I appreciate what you're saying about the perps being held accountable. I agree, it is ok to have loads of anger toward them. Anger is healthy and it signals that we understand that that we are worthy, precious beings who didn't deserve to be abused.
As strange as it sounds, I do not wish harm to my perpetrators. I processed a great deal of anger during my first stages of recovery. When the rage was gone and the sadness processed--it was as if I broke the "trauma bond" that kept me emotionally intertwined with my perpetrators.
I still have loads of emotion about the abuse--but I understand now that I'm in control of my healing, and not still stuck in the abuse. My recent pain is about my PTSD being kicked up. It seems that this situation triggered me into a painful place--and I find myself re-learning my healing all over again.
Processing the feelings and learning a great deal about abuse--helped me to understand that the abuse had NOTHING to do with me. It was about them. This is their deal. It's their shame. Their crimes. Their sickness. Since sexual abuse carries a great deal of shame, guilt and second-guessing for the victim--I worked through that and was able to see that they OWN THIS STUFF.
In effect, I washed my hands of it. However, I'm still repairing the damage. I'm still trying to manage the PTSD and learn/grow from this experience. That's my focus.
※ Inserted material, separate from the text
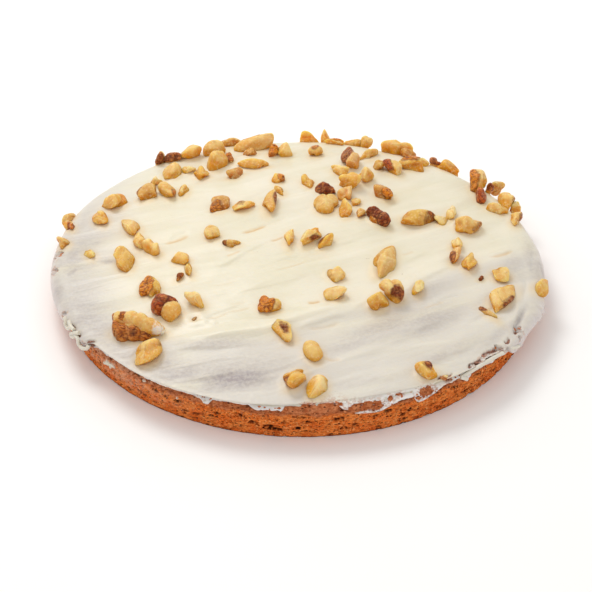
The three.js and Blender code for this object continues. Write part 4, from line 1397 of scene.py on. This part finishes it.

I believe that perpetrators are cursed. Survivors go from denial--->processing the pain---->growth and healing. Many perpetrators stay in denial and they fester in their own private hell. They offend others, they stay emotionally clamped down and they become what they hate the most. Their self loathing must be immeasurable. I cannot even imagine the powder keg of anxiety, guilt and unhappiness that they carry around. That is their punishment, in my opinion. They won't heal or live an authentic life--and they live the rest of their lives stuck in trauma and creating more of it. If that's not hell on Earth, I don't know what is.
However, there is the issue of justice.
Telling my story and talking with the police is about gaining justice and reaching out to other victims. Right now, telling offers me no peace because my perps have convinced the world that they are fine, upstanding citizens. I'm gaining no benefit--but I hope that someday coming forward helps another victim. But right now, it's my word against theirs and they are skilled at turning my words against me and positioning me as the horrible person who is lying. However, as I heal and try to distance myself from their sick drama--and realize that their opinion is absolutely irrelevant and sick---I can allow their denial and their continued abuse of me to wash over me.
I still feel vulnerable when I tell, because I have no proof of abuse and I risk ridicule. However, maybe--in the future--being brave and being honest will pay off in some way. Maybe it will help to get justice--or maybe it will not change anything on the outside world---but it will help me to heal.
I'm slowly learning to be strong--and to realize that I can move forward toward justice, honesty and healing---even though they kick and scream and attempt to re-abuse me and hurt me further.
I'm trying. So hard.
I appreciate your thoughts and your sense of outrage about abuse. Everyone should be as outraged.